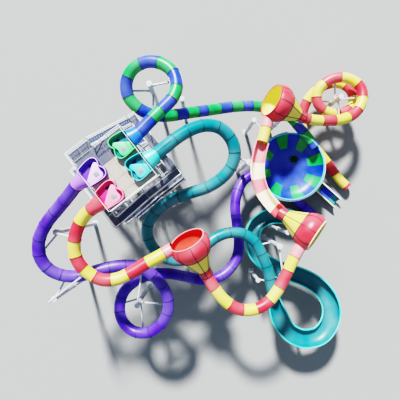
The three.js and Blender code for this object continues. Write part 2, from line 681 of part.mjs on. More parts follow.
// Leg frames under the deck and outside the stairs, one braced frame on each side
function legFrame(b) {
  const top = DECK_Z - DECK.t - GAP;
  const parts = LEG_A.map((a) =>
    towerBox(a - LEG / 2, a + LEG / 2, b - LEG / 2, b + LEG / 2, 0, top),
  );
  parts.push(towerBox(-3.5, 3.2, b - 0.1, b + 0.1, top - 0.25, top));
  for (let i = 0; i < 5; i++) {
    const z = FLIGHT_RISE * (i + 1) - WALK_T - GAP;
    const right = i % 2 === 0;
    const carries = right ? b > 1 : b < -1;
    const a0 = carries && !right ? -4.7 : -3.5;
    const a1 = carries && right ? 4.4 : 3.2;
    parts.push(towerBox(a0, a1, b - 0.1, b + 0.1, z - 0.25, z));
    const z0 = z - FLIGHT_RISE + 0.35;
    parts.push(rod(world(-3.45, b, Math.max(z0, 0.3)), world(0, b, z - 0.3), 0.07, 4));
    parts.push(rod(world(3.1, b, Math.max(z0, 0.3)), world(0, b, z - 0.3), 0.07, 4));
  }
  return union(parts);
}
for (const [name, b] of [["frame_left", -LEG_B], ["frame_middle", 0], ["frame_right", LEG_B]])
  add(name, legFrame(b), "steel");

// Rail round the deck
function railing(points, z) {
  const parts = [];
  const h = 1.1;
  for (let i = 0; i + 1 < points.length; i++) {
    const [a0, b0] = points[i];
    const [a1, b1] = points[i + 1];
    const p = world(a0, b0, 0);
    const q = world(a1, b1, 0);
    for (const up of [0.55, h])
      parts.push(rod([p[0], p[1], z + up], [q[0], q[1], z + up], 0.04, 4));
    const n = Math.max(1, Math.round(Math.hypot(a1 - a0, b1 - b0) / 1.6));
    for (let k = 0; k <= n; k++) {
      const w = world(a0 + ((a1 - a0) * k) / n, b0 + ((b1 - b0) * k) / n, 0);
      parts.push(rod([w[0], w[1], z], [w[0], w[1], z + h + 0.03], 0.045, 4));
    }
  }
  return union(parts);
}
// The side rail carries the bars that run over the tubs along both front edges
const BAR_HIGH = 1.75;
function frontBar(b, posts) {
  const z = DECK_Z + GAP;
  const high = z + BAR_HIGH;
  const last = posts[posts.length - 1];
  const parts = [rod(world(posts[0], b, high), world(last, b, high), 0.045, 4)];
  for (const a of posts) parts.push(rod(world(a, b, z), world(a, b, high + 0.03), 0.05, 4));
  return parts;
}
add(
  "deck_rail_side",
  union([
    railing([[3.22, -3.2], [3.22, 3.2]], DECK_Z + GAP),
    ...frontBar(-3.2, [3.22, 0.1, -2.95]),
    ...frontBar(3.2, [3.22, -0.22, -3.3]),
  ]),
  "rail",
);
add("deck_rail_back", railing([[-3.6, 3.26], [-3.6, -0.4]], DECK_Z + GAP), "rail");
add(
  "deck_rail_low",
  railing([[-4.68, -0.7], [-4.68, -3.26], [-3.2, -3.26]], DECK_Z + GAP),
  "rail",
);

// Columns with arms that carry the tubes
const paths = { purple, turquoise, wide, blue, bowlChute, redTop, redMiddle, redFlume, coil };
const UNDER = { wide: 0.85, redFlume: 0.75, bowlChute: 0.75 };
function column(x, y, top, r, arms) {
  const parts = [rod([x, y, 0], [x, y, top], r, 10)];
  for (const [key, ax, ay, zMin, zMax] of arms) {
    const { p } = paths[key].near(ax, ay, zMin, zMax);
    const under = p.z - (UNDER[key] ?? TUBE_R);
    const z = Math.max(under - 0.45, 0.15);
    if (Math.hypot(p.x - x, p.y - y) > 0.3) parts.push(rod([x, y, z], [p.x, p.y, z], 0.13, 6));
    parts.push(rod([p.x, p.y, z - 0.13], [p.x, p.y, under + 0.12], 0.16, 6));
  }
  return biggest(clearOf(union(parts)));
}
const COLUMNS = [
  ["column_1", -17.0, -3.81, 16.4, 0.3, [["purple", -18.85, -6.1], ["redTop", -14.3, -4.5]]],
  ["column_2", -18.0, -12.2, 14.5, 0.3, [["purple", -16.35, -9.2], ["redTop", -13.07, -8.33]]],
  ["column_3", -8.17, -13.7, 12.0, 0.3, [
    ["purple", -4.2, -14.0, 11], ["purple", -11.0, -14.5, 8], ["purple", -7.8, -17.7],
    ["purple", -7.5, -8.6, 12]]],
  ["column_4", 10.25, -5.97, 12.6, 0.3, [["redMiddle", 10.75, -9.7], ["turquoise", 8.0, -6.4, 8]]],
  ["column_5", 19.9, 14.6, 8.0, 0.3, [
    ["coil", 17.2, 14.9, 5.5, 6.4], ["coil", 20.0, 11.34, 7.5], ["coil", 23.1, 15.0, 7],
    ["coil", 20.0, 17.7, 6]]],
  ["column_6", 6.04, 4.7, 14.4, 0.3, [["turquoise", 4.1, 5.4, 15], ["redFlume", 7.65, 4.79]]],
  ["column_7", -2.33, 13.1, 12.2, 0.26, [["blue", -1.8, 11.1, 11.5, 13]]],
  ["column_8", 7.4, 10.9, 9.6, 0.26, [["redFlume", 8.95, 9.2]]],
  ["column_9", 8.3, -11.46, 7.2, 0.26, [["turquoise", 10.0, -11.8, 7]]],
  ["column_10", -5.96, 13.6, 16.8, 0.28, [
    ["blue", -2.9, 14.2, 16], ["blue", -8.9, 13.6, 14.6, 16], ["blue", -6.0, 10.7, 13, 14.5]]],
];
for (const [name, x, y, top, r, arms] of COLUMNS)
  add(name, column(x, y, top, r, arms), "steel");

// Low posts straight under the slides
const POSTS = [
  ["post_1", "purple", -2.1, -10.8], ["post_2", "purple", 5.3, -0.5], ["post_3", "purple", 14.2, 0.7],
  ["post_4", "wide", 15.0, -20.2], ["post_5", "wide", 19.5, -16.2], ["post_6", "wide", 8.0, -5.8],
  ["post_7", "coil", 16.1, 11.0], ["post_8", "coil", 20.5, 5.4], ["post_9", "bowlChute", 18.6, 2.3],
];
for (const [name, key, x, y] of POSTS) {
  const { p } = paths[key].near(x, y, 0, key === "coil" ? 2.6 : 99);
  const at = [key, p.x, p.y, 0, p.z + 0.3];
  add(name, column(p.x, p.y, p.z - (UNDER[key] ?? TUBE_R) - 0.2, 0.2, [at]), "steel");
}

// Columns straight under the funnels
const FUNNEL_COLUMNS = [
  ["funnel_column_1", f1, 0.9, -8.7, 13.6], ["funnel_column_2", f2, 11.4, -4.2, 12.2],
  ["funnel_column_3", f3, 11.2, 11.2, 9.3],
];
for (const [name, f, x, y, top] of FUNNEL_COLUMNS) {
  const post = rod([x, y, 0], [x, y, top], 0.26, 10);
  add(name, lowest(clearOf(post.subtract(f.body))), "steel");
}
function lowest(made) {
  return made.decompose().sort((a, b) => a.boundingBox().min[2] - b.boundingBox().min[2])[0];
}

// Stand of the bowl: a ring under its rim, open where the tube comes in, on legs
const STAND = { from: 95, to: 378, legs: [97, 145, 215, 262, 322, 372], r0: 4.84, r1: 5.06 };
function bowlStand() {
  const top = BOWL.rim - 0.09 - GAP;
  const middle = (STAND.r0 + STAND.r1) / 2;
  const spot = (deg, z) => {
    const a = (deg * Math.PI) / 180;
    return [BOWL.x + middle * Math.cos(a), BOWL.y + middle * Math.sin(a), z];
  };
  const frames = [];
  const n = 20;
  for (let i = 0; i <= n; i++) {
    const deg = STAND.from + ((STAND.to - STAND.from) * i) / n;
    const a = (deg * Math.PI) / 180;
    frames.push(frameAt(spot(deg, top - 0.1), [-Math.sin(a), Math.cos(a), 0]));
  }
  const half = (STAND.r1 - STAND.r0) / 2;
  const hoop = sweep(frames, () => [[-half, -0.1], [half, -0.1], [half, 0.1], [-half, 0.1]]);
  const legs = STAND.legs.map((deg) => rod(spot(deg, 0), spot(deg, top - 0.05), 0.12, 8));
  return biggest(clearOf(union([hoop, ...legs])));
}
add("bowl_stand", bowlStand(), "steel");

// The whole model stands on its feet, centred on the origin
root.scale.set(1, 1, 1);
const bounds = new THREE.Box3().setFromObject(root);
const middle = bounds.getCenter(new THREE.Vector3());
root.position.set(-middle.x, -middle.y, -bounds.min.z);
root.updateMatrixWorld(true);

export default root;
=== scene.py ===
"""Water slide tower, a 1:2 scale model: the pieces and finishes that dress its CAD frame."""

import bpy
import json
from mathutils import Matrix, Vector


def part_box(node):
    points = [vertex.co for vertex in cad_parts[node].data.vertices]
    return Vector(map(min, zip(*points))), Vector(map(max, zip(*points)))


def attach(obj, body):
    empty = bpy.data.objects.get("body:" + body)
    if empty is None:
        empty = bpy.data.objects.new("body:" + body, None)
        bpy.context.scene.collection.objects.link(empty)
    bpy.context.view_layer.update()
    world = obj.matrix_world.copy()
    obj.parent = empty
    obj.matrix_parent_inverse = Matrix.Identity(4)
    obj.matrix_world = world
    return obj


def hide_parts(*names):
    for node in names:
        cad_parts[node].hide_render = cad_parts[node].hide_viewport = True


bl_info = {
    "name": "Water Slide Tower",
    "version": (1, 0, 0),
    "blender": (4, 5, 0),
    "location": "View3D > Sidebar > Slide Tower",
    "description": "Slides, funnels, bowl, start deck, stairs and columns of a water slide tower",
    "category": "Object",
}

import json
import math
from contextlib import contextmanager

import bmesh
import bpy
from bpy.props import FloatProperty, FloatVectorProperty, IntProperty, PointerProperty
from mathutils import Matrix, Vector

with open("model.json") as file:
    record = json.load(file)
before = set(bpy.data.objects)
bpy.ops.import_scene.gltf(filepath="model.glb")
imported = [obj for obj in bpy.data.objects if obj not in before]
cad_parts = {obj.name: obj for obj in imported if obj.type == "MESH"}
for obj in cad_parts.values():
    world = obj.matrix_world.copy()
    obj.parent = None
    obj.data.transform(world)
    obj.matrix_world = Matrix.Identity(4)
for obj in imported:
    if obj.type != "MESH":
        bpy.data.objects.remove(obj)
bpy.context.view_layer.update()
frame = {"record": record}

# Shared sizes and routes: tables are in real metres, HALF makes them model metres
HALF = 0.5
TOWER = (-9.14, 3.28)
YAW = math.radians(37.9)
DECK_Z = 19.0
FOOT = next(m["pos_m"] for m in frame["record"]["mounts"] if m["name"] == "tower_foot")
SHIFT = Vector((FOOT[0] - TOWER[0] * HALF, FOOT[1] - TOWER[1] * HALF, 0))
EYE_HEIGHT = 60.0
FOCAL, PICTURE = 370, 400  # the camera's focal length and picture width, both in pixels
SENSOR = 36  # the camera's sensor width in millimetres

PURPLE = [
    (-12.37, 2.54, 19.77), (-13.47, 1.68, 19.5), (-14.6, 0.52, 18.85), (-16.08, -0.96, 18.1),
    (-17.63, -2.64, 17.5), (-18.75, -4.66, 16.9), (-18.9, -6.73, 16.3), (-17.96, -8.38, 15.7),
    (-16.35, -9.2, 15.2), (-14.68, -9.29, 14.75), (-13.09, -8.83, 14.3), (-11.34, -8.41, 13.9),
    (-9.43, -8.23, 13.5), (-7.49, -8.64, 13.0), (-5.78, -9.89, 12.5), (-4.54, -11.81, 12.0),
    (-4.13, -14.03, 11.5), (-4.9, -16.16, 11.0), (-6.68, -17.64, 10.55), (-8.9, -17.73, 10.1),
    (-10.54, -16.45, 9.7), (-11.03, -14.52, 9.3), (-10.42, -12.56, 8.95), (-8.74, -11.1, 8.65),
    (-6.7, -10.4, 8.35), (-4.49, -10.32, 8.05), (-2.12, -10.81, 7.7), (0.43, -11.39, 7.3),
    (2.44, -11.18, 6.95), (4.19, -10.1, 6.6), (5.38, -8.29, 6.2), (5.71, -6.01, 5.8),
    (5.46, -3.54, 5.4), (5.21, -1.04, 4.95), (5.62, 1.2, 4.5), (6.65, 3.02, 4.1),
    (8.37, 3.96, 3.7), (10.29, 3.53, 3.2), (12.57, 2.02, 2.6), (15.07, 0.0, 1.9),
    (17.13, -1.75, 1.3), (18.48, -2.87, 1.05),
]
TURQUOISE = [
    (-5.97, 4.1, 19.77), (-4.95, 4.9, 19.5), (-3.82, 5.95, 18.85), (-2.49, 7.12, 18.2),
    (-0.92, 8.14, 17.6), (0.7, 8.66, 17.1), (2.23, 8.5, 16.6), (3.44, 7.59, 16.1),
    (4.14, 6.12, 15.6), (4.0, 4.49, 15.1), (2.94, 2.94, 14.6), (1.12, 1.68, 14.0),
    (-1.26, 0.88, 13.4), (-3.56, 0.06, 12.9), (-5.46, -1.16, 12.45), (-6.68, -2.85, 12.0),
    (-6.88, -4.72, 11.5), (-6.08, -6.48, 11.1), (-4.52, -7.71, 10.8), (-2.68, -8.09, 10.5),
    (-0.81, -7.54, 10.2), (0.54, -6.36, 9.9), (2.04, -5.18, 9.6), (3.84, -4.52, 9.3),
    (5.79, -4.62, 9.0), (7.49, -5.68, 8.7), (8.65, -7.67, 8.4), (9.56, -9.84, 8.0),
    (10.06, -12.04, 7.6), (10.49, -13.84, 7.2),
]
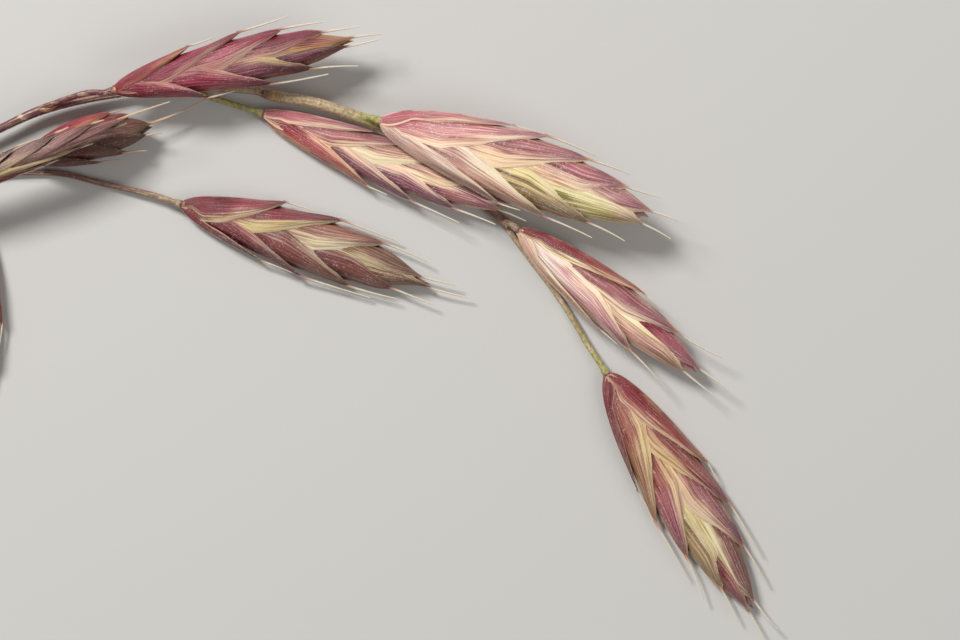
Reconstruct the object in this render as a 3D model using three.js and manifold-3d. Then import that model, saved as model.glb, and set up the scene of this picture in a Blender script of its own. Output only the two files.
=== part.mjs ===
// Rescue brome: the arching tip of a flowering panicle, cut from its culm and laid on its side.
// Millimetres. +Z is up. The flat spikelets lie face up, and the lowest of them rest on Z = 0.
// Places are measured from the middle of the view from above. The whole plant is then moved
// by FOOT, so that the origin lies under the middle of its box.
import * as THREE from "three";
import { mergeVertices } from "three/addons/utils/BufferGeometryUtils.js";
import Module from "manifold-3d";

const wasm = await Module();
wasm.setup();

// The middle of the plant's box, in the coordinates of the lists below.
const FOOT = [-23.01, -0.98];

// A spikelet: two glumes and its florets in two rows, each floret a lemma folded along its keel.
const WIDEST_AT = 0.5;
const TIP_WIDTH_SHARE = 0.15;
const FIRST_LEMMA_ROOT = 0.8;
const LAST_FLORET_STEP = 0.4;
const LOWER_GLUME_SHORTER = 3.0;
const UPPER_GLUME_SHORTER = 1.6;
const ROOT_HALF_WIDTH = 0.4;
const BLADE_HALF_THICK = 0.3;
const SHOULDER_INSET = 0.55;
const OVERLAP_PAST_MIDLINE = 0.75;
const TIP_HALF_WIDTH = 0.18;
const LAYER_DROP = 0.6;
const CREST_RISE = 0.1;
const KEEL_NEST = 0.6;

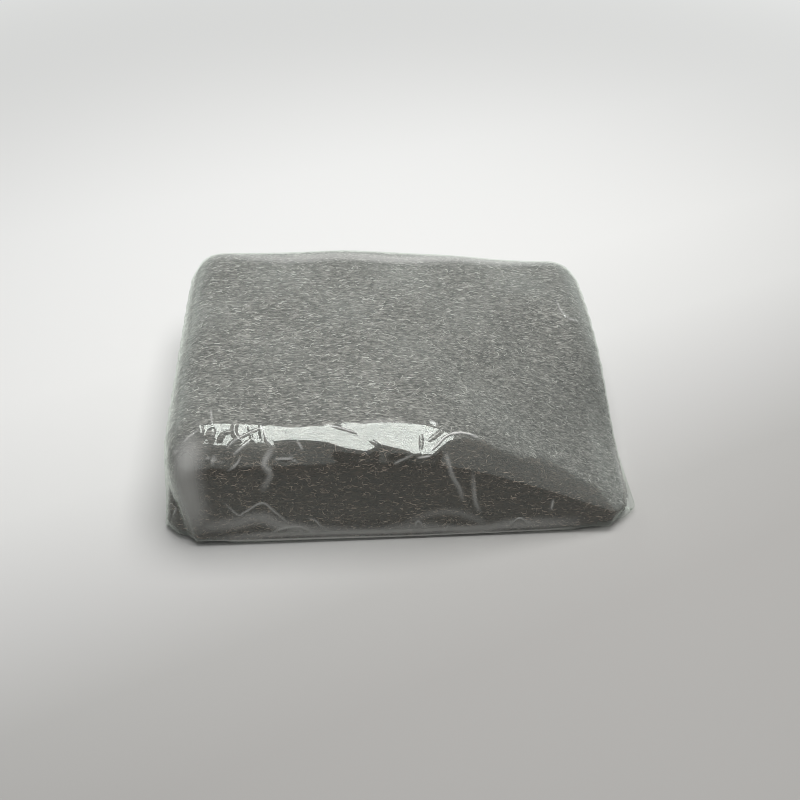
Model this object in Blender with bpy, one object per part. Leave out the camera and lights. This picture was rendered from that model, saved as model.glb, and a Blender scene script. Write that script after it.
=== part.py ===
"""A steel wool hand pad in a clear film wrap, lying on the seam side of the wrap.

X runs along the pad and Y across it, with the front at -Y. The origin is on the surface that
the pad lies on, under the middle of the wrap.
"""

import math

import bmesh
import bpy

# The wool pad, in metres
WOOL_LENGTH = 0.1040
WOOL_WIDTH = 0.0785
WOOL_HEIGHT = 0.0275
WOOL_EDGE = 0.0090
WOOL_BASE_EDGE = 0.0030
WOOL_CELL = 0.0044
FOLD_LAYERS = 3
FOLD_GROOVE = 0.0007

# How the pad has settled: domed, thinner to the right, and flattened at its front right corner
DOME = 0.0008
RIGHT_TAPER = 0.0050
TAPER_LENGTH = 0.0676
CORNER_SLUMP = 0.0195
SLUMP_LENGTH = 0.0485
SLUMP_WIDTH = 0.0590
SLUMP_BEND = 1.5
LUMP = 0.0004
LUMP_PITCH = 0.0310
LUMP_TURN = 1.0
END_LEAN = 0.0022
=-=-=
Exactly the lines from the line containing "bpy.context.scene.collection.objects.link(empty)" to the line containing "for node in", both included, are to be set down; no other line belongs in the answer.

        bpy.context.scene.collection.objects.link(empty)
    bpy.context.view_layer.update()
    world = obj.matrix_world.copy()
    obj.parent = empty
    obj.matrix_parent_inverse = Matrix.Identity(4)
    obj.matrix_world = world
    return obj


def hide_parts(*names):
    for node in names:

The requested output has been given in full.